Before the existence of any official system of the spelling of the Igbo language, travelers and writers documented Igbo sounds by utilizing the correct use of their own languages in transcribing them, even though they encountered difficulty representing particular sounds. There have been issues as regards the agreement of a standardized Igbo language, dating back to 1976. After series of misunderstandings, a resolution was met and the committee produced a modified version of the standard Igbo spelling suitable for all. Now let’s take a look at certain things about the Igbo language that you need to know…

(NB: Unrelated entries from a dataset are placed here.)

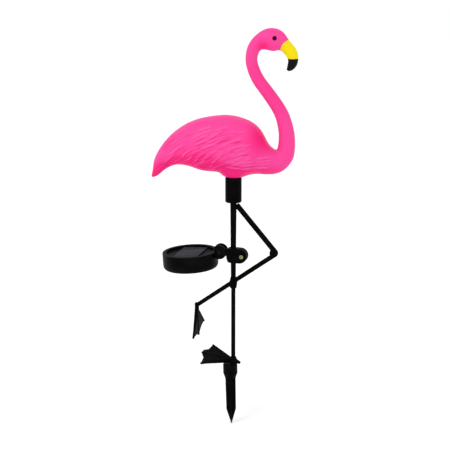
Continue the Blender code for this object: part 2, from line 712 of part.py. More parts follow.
def make_housing(tilt, look):
    inner = BOX_RADIUS - BOX_WALL
    inner_foot = BOX_FOOT_RADIUS - BOX_WALL
    foot_rise = -BOX_HEIGHT + BOX_FOOT_RISE
    profile = [(inner_foot, -BOX_HEIGHT + BOX_WALL), (inner, foot_rise + 0.4 * BOX_WALL), (inner, 0.0),
               (BOX_RADIUS - BOX_EDGE, 0.0), (BOX_RADIUS, -BOX_EDGE), (BOX_RADIUS, foot_rise),
               (0.72 * BOX_RADIUS + 0.28 * BOX_FOOT_RADIUS, -BOX_HEIGHT + 0.4 * BOX_FOOT_RISE),
               (BOX_FOOT_RADIUS, -BOX_HEIGHT)]
    housing = object_from("panel_housing", turned(profile, SIDES_OF_BOX), tilt)
    housing.location.x = BOX_REACH
    low = TONGUE_THICKNESS / 2 + PLAY
    high = low + EAR_THICKNESS
    middle_of_wall = BOX_RADIUS - BOX_WALL / 2
    inside = turned([(middle_of_wall, -BOX_HEIGHT), (middle_of_wall, OVERRUN)], SIDES_OF_BOX)
    clear_of_box = object_from("box_space", inside, tilt)
    clear_of_box.location.x = BOX_REACH
    for name, near, far in (("near_ear", -high, -low), ("far_ear", low, high)):
        ear = cross_pin(name, (0.0, 0.0), EAR_RADIUS, near, far, tilt, SIDES_OF_EAR)
        combine(ear, clear_of_box, 'DIFFERENCE')
        combine(housing, ear, 'UNION')
    hole = cross_pin("ear_hole", (0.0, 0.0), SCREW_RADIUS + GAP, -high - GAP, high + GAP, tilt)
    combine(housing, hole, 'DIFFERENCE')
    return finish(housing, look)


def make_cover(tilt, look):
    outer = BOX_RADIUS - BOX_WALL - GAP
    floor = -COVER_RECESS
    profile = [(outer, floor - COVER_FLOOR), (outer, -BOX_EDGE), (outer - BOX_EDGE, 0.0),
               (WINDOW_RADIUS + BOX_EDGE, 0.0), (WINDOW_RADIUS, -BOX_EDGE), (WINDOW_RADIUS, floor)]
    cover = object_from("panel_cover", turned(profile, SIDES_OF_BOX), tilt)
    cover.location.x = BOX_REACH
    return finish(cover, look)


def make_cell(tilt, look):
    middle = Vector((0, 0, -COVER_RECESS + GAP + CELL_THICKNESS / 2))
    cell = object_from("solar_cell", bmesh_box(CELL_LENGTH, CELL_WIDTH, CELL_THICKNESS, middle), tilt)
    cell.location.x = BOX_REACH
    return finish(cell, look)


def main():
    clear_scene()
    pink = material("pink plastic", (1.0, 0.05, 0.30), 0.38)
    black = material("black plastic", (0.012, 0.012, 0.014), 0.42)
    brass = material("brassy screw", (0.62, 0.56, 0.26), 0.30, 1.0)
    steel = material("dark screw", (0.05, 0.05, 0.05), 0.35, 1.0)
    glass = material("cell under resin", (0.06, 0.055, 0.075), 0.15)

    make_bird(pink)
    make_collar(black)
    make_leg_frame(black)
    make_lower_leg(black)
    make_standing_foot(black)
    make_raised_foot(black)
    make_spike(black)

    turned_out = Matrix.Rotation(ARM_TURN, 4, 'Z')
    swivel = empty("clamp_swivel_axis", Matrix.Translation((0, 0, CLAMP_HEIGHT)) @ turned_out)
    hinge = Matrix.Translation((0, 0, HINGE_HEIGHT)) @ turned_out @ Matrix.Translation((HINGE_REACH, 0, 0))
    tilt = empty("panel_tilt_axis", hinge @ Matrix.Rotation(BOX_DROOP, 4, 'Y'))
    make_clamp_half("clamp_back", -1, swivel, black)
    make_clamp_half("clamp_front", 1, swivel, black)
    headed_screw("clamp_screw", (-CLAMP_SCREW_REACH, 0.0), -0.85 * CLAMP_HALF_THICKNESS,
                 CLAMP_HALF_THICKNESS + GAP, swivel, SCREW_HEAD_RADIUS, brass)
    make_housing(tilt, black)
    make_cover(tilt, black)
    make_cell(tilt, glass)
    ear_outside = TONGUE_THICKNESS / 2 + PLAY + EAR_THICKNESS
    headed_screw("tilt_screw", (0.0, 0.0), -0.95 * ear_outside, ear_outside + GAP, tilt, TILT_HEAD_RADIUS,
                 steel)


main()
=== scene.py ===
# %% [markdown]
# # A solar flamingo for the garden
#
# The light is a pink bird on a thin black leg, with its other leg bent. A round solar box is clamped to
# the leg, and a finned spike goes into the soil. The plain solids of all these pieces come with the frame.
# In this lesson each solid gets the surface of the real piece: carved feathers, soft moulded joins,
# rounded edges and screws with a cross in their heads, and then materials made of nodes.

# %% Load the frame
import json
import math

import bpy
import numpy as np
from mathutils import Matrix, Vector


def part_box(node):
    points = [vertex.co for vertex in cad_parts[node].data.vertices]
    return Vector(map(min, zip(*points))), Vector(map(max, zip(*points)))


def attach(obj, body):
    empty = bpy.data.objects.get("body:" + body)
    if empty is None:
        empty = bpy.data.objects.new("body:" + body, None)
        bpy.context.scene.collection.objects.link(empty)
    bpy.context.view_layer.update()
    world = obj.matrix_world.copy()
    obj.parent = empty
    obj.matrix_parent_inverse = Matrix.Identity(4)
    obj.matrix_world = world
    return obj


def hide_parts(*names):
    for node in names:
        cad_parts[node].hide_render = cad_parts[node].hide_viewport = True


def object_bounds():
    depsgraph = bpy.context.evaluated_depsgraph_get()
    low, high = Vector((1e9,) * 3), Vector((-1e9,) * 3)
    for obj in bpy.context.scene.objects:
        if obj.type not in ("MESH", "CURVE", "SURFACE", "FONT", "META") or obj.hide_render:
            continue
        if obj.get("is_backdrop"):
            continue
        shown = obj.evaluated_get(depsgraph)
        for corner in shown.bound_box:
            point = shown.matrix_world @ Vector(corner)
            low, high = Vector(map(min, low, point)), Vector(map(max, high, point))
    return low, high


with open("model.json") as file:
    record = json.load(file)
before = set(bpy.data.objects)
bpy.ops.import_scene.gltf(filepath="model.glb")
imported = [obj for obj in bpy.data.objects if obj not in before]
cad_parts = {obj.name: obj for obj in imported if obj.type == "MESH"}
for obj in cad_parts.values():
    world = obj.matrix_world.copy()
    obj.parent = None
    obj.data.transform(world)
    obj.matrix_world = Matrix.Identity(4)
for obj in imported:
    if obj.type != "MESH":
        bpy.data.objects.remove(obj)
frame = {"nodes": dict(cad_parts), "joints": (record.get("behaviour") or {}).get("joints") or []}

CAD_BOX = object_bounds()

# %% [markdown]
# ## Tools for the bench
#
# Blender's operators act on everything that is selected. So each helper below starts by selecting nothing,
# and then picks the one piece it works on. A piece is finished when its place is written into its mesh
# and its object sits at the origin, because it then moves with its body without any sum.

# %% Selecting and placing
def select_nothing():
    bpy.ops.object.select_all(action='DESELECT')


def hold(piece):
    select_nothing()
    piece.select_set(True)
    bpy.context.view_layer.objects.active = piece


def open_for_editing(piece):
    hold(piece)
    bpy.ops.object.mode_set(mode='EDIT')
    bpy.ops.mesh.select_all(action='SELECT')


def close_up():
    """Turns every face outwards and goes back to whole objects."""
    bpy.ops.mesh.select_all(action='SELECT')
    bpy.ops.mesh.normals_make_consistent(inside=False)
    bpy.ops.object.mode_set(mode='OBJECT')


def place(piece, where):
    piece.matrix_world = where
    hold(piece)
    bpy.ops.object.transform_apply(location=True, rotation=True, scale=True)
    return piece


def between(start, end):
    """The placing that stands a piece on start and turns its +Z towards end."""
    way = (end - start).normalized()
    return Matrix.Translation(start) @ way.to_track_quat('Z', 'Y').to_matrix().to_4x4()


select_nothing()
print("nothing is selected now:", len(bpy.context.selected_objects), "objects")

# %% [markdown]
# ## Round pieces and flat pieces
#
# Nearly all of this light is either turned or cut from a flat outline. A turned piece starts as a disc,
# which is extruded and scaled again and again, as a turner reads a profile. A flat piece also starts as
# a disc, whose corners are moved onto an outline and which is then extruded once.

# %% Shapes
SIDES = 64
BAR_SIDES = 32


def turned_piece(name, profile, sides=SIDES):
    """A round solid about Z. The profile lists radius and height; it may double back to make a recess."""
    radius, height = profile[0]
    select_nothing()
    bpy.ops.mesh.primitive_circle_add(vertices=sides, radius=radius, fill_type='NGON',
                                      location=(0, 0, height))
    piece = bpy.context.active_object
    piece.name = name
    open_for_editing(piece)
    for next_radius, next_height in profile[1:]:
        bpy.ops.mesh.extrude_region_move(TRANSFORM_OT_translate={"value": (0, 0, next_height - height)})
        grow = next_radius / radius
        bpy.ops.transform.resize(value=(grow, grow, 1), center_override=(0, 0, next_height))
        radius, height = next_radius, next_height
    close_up()
    bpy.ops.object.transform_apply(location=True, rotation=False, scale=False)
    return piece


def flat_piece(name, outline, low, high):
    """An outline in X and Z, made thick along Y from low to high."""
    select_nothing()
    bpy.ops.mesh.primitive_circle_add(vertices=len(outline), radius=1, fill_type='NGON')
    piece = bpy.context.active_object
    piece.name = name
    for corner, (x, z) in zip(piece.data.vertices, outline):
        corner.co = (x, low, z)
    open_for_editing(piece)
    bpy.ops.mesh.extrude_region_move(TRANSFORM_OT_translate={"value": (0, high - low, 0)})
    close_up()
    return piece


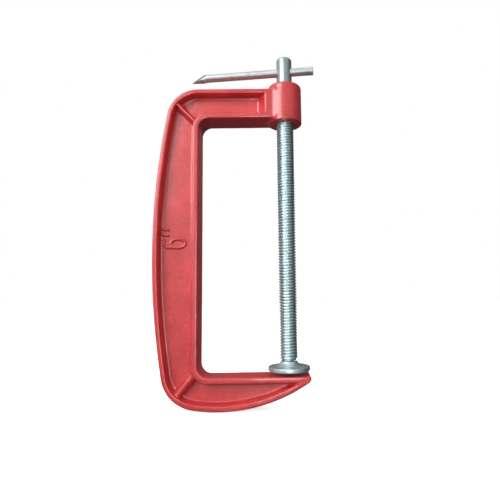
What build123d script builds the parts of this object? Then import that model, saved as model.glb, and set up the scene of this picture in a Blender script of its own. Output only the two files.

What You Need to Know About The Igbo Language
Few things you need to know about the Igbo language are been listed below:
- The Igbo language is categorized into nouns, pronouns, verbs, adjectives, conjuctions, numerals, and a single preposition (“na”).
- Igbo has a limited number of adjectives in its part of speech.
- Verbs is considered to be the structure of the Igbo language and it is the most basic category among others.
- As for Igbo pronouns, they are not gendered, meaning that they can be used both on a male, female, and even inanimate objects.
- Most Igbo names are actually merged out of older original words and phrases.
- The Igbo language is a tonal language, which tone system is given by John Goldsmith.
- Igbo language also also features vowel harmony with two or three sets of oral vowels.
- A typical Igbo sentence displays subject-verb-object ordering, whereby the subject is the sole arguement of an intransitive verb or the external argument of a transitive verb.
- Igbo relative clauses are externally headed and follow the head noun.
- Igbo language does not have a contrast between voiced stops and nasals. One precedes oral vowels while the other precedes nasal vowels.
- The igbo language is been spoken in the minority part of Cameroon and Equatorial Guinea.
- The Igbo language was spread by enslaved igbo people during slave colonies in the Americas, such as the Jamaican Patois.